START Entries
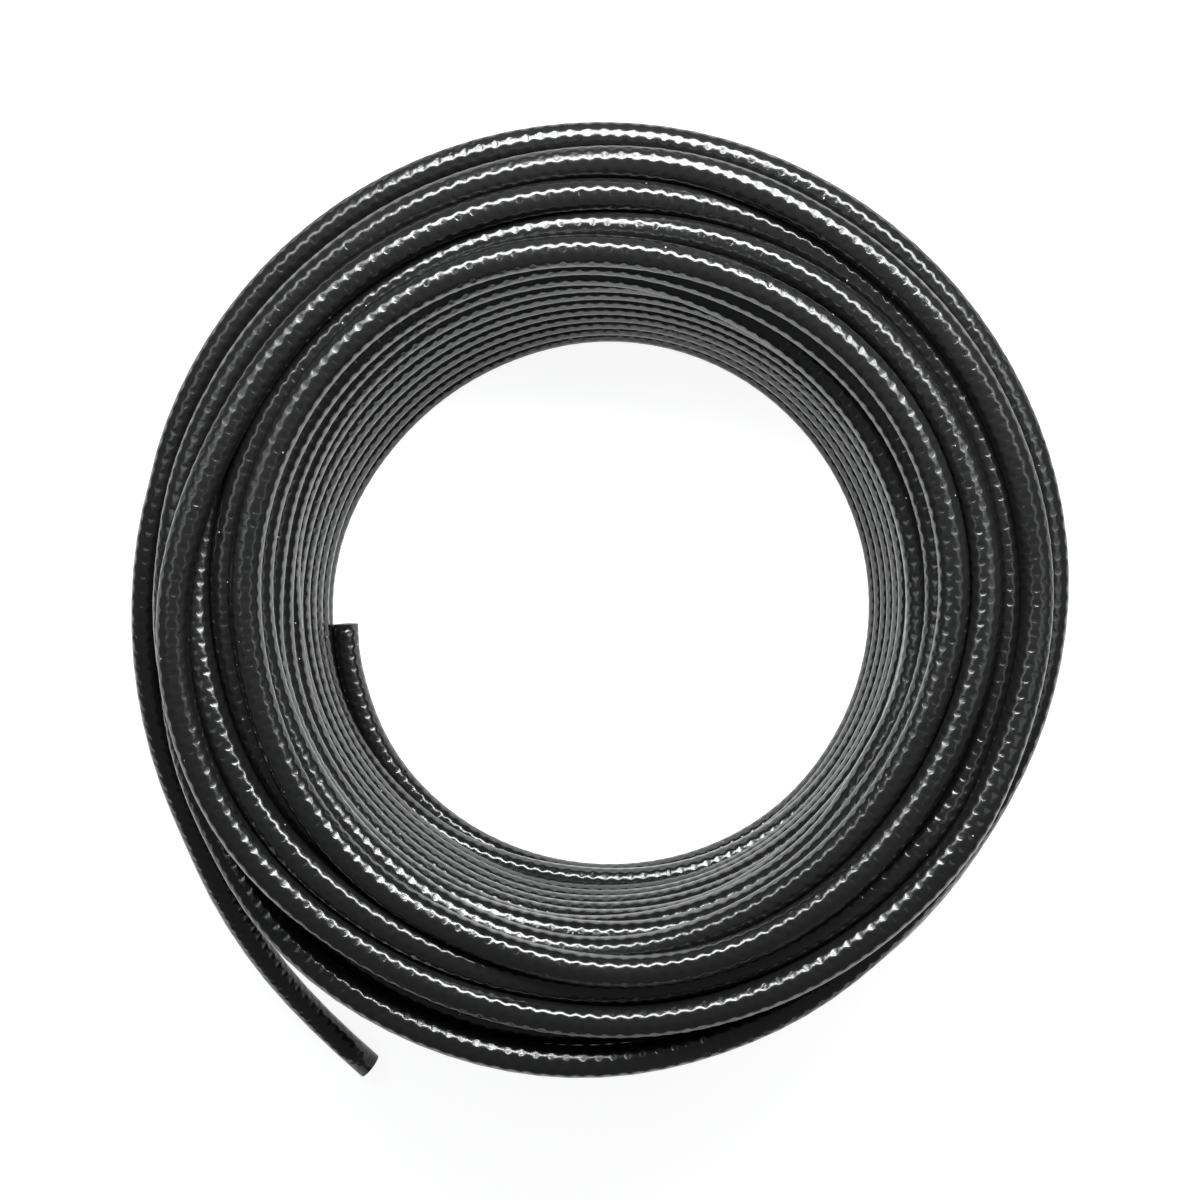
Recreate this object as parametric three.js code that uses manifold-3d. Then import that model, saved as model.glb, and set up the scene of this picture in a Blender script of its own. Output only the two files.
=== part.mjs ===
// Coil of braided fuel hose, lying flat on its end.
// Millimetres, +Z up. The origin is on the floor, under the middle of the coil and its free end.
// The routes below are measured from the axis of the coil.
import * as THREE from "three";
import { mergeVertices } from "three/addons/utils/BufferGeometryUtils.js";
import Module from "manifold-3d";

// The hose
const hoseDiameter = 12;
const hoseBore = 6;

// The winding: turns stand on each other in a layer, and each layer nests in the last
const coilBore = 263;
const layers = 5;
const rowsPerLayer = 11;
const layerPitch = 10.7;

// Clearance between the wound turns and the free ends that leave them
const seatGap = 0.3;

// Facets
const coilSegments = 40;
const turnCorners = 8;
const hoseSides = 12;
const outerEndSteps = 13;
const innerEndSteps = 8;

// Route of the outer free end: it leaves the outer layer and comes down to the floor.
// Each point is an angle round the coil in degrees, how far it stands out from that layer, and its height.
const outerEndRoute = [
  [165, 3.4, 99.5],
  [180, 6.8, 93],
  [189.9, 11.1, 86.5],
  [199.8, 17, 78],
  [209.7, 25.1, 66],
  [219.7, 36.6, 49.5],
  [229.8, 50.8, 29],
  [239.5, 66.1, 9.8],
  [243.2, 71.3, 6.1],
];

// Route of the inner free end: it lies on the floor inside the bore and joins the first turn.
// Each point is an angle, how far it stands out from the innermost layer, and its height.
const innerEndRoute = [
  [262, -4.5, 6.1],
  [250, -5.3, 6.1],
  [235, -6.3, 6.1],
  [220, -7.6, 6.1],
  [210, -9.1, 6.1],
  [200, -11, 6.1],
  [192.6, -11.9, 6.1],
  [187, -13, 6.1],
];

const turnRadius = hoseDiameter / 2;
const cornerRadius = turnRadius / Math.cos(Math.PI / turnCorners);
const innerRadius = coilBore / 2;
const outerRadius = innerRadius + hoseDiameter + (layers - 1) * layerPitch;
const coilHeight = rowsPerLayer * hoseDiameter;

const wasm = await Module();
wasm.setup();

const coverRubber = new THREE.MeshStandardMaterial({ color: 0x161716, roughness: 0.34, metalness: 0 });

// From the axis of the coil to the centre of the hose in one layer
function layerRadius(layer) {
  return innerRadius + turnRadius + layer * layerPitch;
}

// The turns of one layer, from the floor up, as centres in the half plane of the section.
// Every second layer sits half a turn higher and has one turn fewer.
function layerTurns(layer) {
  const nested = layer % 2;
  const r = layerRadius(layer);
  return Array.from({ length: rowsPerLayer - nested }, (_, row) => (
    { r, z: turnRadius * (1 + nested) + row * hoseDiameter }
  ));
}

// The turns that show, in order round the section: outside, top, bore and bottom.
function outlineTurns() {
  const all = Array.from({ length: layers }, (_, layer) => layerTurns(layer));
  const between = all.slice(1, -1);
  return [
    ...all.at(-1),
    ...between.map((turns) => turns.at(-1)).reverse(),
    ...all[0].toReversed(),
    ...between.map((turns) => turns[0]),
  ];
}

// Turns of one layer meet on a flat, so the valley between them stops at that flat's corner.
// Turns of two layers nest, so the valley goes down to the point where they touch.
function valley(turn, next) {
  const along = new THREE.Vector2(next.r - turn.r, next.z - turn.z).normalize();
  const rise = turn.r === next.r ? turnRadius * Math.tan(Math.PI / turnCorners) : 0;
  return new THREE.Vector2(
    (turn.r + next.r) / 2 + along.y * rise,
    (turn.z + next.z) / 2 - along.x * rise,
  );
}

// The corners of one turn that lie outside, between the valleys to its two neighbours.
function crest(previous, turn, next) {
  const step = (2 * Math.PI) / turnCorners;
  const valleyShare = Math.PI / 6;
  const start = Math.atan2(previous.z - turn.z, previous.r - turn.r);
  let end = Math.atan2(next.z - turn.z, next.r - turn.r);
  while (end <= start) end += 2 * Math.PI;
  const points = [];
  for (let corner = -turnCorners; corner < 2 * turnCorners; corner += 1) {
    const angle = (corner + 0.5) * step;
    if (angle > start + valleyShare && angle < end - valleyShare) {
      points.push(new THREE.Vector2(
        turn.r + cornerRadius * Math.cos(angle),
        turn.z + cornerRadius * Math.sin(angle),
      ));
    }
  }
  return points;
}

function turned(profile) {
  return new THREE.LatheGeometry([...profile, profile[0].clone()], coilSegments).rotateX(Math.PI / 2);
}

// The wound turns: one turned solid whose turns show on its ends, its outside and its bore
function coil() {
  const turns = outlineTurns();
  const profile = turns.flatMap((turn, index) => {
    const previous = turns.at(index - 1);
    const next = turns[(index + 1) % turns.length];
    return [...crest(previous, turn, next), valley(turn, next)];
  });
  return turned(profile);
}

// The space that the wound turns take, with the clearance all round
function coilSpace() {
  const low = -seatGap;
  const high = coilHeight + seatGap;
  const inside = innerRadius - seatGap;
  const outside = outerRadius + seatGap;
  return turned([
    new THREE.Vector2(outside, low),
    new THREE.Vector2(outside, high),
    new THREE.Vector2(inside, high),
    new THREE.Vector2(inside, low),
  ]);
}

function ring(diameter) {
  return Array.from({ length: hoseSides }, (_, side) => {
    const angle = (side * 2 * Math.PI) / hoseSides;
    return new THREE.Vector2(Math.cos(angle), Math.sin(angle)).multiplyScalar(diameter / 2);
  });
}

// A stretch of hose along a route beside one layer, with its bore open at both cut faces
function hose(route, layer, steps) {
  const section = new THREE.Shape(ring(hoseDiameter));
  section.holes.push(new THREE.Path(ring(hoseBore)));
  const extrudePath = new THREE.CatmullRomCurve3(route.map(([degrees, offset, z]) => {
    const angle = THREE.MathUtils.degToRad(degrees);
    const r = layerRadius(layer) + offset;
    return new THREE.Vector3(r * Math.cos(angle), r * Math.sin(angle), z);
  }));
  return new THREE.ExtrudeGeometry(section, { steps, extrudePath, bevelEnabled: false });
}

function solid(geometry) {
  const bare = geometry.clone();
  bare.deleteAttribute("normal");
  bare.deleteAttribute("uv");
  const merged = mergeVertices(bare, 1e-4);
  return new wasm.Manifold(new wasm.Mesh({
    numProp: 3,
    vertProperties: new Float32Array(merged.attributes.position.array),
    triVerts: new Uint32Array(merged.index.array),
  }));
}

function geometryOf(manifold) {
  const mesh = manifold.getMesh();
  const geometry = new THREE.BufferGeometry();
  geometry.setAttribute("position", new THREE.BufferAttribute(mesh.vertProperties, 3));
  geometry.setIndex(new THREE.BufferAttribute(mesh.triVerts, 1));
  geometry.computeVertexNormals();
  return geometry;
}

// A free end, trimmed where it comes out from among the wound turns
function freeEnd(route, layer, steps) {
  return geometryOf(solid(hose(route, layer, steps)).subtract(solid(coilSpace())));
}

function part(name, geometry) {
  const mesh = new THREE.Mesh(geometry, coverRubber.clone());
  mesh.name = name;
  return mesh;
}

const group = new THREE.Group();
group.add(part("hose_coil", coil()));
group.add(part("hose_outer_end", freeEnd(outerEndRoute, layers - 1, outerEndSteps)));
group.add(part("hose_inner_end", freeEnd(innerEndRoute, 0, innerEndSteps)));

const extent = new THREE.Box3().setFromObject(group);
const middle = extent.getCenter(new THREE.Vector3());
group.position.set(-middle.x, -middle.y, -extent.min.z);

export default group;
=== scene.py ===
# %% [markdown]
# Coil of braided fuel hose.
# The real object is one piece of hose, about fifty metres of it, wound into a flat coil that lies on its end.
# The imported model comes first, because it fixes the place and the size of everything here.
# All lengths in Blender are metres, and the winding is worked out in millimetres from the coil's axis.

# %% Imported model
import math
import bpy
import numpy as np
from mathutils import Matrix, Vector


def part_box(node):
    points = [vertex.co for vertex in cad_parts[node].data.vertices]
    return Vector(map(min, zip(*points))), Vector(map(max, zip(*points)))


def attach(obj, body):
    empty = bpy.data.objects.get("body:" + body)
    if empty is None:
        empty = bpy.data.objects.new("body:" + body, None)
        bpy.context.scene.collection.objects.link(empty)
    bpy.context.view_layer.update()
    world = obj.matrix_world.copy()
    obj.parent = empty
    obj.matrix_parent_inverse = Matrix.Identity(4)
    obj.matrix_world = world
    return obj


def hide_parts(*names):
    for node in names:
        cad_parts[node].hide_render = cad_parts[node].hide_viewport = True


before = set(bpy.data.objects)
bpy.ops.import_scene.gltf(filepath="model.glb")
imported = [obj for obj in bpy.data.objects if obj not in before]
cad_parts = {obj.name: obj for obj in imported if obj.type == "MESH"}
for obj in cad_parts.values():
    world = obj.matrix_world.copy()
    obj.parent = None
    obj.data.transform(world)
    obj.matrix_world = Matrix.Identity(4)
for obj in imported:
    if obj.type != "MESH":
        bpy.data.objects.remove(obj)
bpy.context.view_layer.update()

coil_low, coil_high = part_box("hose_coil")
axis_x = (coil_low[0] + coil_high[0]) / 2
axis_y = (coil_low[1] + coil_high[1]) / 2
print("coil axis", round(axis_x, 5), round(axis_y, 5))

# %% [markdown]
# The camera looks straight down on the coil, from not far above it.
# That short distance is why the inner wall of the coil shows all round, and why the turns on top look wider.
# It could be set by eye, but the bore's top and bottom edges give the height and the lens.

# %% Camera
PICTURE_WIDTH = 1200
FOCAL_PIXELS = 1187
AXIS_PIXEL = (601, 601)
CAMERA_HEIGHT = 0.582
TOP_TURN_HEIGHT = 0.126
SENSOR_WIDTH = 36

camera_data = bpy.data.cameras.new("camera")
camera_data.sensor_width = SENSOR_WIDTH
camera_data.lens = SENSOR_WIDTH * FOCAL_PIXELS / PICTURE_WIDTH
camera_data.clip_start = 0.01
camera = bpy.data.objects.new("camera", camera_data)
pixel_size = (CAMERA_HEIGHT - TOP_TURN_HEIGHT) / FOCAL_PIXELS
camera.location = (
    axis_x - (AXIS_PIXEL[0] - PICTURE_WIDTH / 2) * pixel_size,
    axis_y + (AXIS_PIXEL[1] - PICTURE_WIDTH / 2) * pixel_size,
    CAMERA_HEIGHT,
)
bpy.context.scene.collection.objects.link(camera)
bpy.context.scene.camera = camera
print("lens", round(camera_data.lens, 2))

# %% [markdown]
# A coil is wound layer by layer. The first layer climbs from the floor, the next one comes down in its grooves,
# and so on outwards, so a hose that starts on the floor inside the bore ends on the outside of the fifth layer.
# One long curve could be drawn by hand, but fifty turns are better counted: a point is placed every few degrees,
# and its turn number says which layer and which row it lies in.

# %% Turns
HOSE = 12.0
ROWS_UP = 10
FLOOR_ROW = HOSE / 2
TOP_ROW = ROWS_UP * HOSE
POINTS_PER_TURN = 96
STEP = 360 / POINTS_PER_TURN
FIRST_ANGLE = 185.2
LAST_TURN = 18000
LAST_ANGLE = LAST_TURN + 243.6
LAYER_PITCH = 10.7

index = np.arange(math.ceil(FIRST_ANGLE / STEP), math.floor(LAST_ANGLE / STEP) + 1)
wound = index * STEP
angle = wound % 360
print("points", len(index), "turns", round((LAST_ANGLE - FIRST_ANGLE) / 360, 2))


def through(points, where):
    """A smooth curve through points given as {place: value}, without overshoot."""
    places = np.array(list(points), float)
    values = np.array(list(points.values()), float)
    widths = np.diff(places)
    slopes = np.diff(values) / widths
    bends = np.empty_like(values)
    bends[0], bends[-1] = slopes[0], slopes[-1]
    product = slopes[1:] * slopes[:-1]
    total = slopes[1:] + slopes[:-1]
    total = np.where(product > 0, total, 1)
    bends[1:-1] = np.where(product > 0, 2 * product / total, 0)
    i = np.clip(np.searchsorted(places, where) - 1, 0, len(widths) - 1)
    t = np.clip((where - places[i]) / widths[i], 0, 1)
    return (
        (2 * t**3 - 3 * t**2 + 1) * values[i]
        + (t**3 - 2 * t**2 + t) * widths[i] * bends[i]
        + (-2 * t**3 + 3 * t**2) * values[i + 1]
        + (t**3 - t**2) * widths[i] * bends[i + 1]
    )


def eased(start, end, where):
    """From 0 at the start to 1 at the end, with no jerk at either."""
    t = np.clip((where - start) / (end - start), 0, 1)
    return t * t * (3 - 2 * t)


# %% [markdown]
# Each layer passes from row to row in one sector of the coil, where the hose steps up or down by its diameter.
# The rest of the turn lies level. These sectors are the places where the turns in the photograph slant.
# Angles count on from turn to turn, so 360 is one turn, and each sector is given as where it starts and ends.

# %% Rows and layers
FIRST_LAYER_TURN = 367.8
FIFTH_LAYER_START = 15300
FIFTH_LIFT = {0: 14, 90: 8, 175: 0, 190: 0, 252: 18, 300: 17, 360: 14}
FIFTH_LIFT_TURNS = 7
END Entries
START Entries
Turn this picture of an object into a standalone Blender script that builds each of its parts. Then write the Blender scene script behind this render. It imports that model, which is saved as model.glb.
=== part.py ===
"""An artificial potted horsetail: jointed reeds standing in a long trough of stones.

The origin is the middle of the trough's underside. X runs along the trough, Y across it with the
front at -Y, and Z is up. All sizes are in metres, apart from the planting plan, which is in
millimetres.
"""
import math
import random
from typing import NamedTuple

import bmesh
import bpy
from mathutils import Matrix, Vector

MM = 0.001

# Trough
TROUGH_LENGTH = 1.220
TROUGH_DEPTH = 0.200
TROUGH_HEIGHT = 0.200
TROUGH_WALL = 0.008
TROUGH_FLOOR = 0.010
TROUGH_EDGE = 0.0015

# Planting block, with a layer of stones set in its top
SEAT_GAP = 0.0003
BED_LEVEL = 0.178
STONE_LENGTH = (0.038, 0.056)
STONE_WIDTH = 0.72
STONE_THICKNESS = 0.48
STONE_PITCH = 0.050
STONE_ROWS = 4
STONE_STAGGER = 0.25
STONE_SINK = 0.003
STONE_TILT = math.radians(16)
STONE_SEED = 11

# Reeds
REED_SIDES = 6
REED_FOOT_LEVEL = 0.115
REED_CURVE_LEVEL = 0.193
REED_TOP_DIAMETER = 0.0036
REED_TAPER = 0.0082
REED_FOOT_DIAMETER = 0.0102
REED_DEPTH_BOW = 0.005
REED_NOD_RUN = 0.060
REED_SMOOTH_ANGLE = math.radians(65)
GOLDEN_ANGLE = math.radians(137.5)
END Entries
START Entries
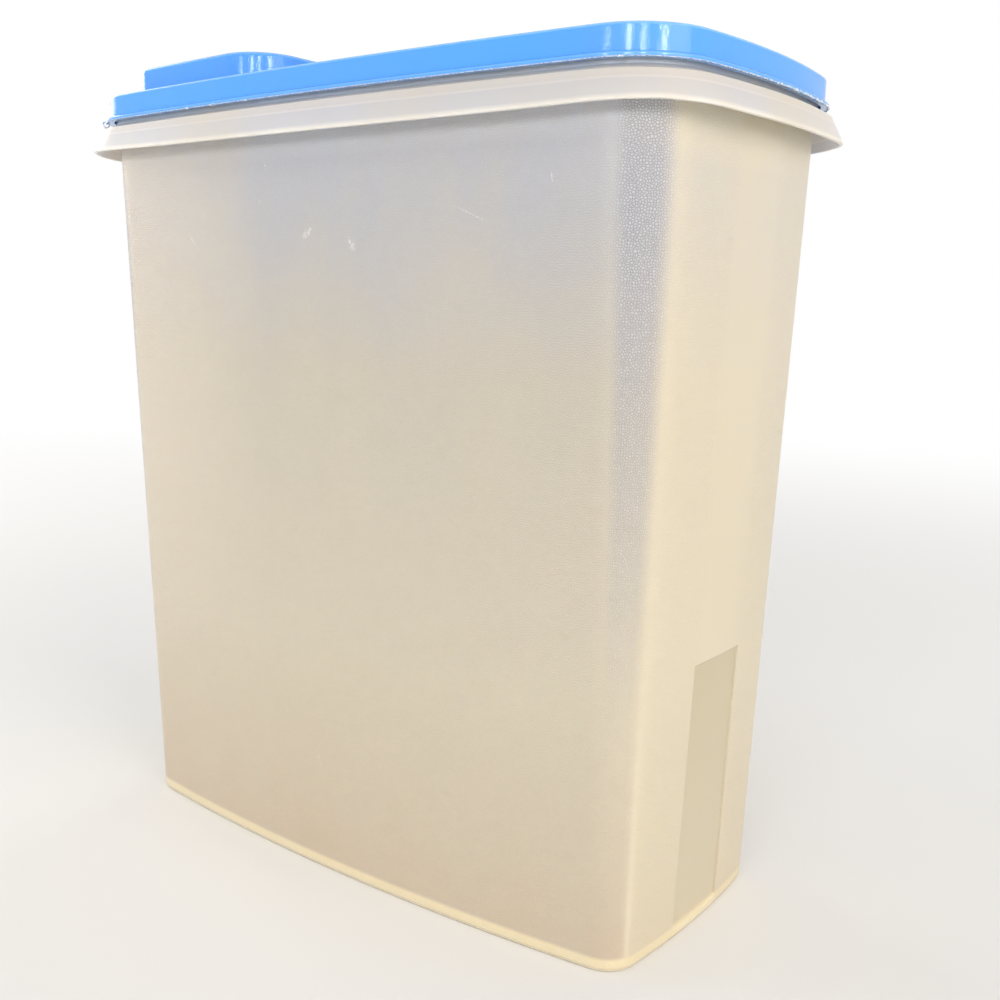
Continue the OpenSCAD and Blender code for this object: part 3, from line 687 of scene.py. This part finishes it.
END Entries
Transcribe, exactly and without additions, the lines of the records above, beginning with the line that contains "const group = new THREE.Group();" and ending with the line that contains "obj.matrix_world = Matrix.Identity(4)", both included.

const group = new THREE.Group();
group.add(part("hose_coil", coil()));
group.add(part("hose_outer_end", freeEnd(outerEndRoute, layers - 1, outerEndSteps)));
group.add(part("hose_inner_end", freeEnd(innerEndRoute, 0, innerEndSteps)));

const extent = new THREE.Box3().setFromObject(group);
const middle = extent.getCenter(new THREE.Vector3());
group.position.set(-middle.x, -middle.y, -extent.min.z);

export default group;
=== scene.py ===
# %% [markdown]
# Coil of braided fuel hose.
# The real object is one piece of hose, about fifty metres of it, wound into a flat coil that lies on its end.
# The imported model comes first, because it fixes the place and the size of everything here.
# All lengths in Blender are metres, and the winding is worked out in millimetres from the coil's axis.

# %% Imported model
import math
import bpy
import numpy as np
from mathutils import Matrix, Vector


def part_box(node):
    points = [vertex.co for vertex in cad_parts[node].data.vertices]
    return Vector(map(min, zip(*points))), Vector(map(max, zip(*points)))


def attach(obj, body):
    empty = bpy.data.objects.get("body:" + body)
    if empty is None:
        empty = bpy.data.objects.new("body:" + body, None)
        bpy.context.scene.collection.objects.link(empty)
    bpy.context.view_layer.update()
    world = obj.matrix_world.copy()
    obj.parent = empty
    obj.matrix_parent_inverse = Matrix.Identity(4)
    obj.matrix_world = world
    return obj


def hide_parts(*names):
    for node in names:
        cad_parts[node].hide_render = cad_parts[node].hide_viewport = True


before = set(bpy.data.objects)
bpy.ops.import_scene.gltf(filepath="model.glb")
imported = [obj for obj in bpy.data.objects if obj not in before]
cad_parts = {obj.name: obj for obj in imported if obj.type == "MESH"}
for obj in cad_parts.values():
    world = obj.matrix_world.copy()
    obj.parent = None
    obj.data.transform(world)
    obj.matrix_world = Matrix.Identity(4)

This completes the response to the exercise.